Happy pi day
I just learned that today is pi day.
No, not that kind of pie. National Pie Day comes on January 23rd – and now that I’ve learned that, I plan to celebrate next year. Pie is one of my very favorite desserts.
Today is Pi Day – this kind of pi:
Pi Day is supposed to be a celebration of math. Good luck with that – it’s been my experience that people either like math or they don’t. My mother hated it, my father liked it, and I liked it to right up to some point in college where it suddenly became opaque to me. Perhaps that was because my professor at the time couldn’t speak English and therefore could explain nothing to us. Or perhaps I had simply reached my math ceiling, like the guy in the photo.
So, let’s celebrate!
After all these years, and with no reason to use the knowledge, I can still recite 3.14159.

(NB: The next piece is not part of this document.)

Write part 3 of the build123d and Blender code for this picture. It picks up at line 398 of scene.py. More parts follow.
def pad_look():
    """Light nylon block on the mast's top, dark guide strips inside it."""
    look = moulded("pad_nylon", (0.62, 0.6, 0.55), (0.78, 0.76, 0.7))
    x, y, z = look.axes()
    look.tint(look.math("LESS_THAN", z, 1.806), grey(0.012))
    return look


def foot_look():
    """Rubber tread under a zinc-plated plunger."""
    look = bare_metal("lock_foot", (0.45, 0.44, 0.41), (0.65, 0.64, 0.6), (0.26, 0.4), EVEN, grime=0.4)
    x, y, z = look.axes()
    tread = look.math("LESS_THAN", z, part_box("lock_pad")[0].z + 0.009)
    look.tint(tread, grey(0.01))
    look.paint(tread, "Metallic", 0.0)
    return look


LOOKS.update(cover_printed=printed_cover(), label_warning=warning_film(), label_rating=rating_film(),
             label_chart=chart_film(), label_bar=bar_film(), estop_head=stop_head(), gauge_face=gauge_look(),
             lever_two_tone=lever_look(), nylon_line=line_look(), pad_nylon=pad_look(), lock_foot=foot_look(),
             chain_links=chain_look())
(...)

In the spirit of a celebration of math, here’s maybe the nerdiest question in the history of this blog – which is saying something. Anyone have a favorite formula? Because I do. It’s the formula for adding velocities accounting for special relativity (no object’s speed can exceed the speed of light). I can’t write a good formula in here, so here’s a picture of it:
https://jabberwocking.com/wp-content/uploads/2021/07/blog_velocity_addition.jpg
C = the speed of light.
I love how a mind-boggling complex idea like relativity can be expressed in such an approachable formula.
How about the next 3 digits Kate? Really useless knowledge.
I loved science and I was very good at math. But I didn’t have any particular affection for math. I guess I liked it a little, but no passion for it. And I studied a ton of it, because I thought it would be useful and unlike some of the tough physics courses, the math classes seemed to be a sure A for me.
I do recall a course in abstract algebra. I did fine on all of it until the take-home mid-term exam. Ouch. I got something like a C+ of B- on it. The prof. had extended the difficulty moderately beyond the homeworks & I was stumped on a few problems. I suppose that I had been mastering the mechanics of it, without fully grasping the concepts. My other work pulled the overall grade up enough.
Youtube channel “Stand-up Maths” always does something special for Pi day. This year they calculated pi with colliding blocks.
Unless you had SMSG “new math” forced on you by teaches who couldn’t explain it to a 14 year old high school student back in the 60’s, you don’t fully know how to hate math. What does even an above average kid at that age understand about set theory or statistical probability when he just needs to learn plain old geometry? Memorize the damn theorems and postulates and be done with it already. Fortunately I caught up in summer school after the exposure to willful uncertainty when certainty is exactly what an adolescent needs in his life.
TommyJay, I could do math well in school, but I didn’t love it.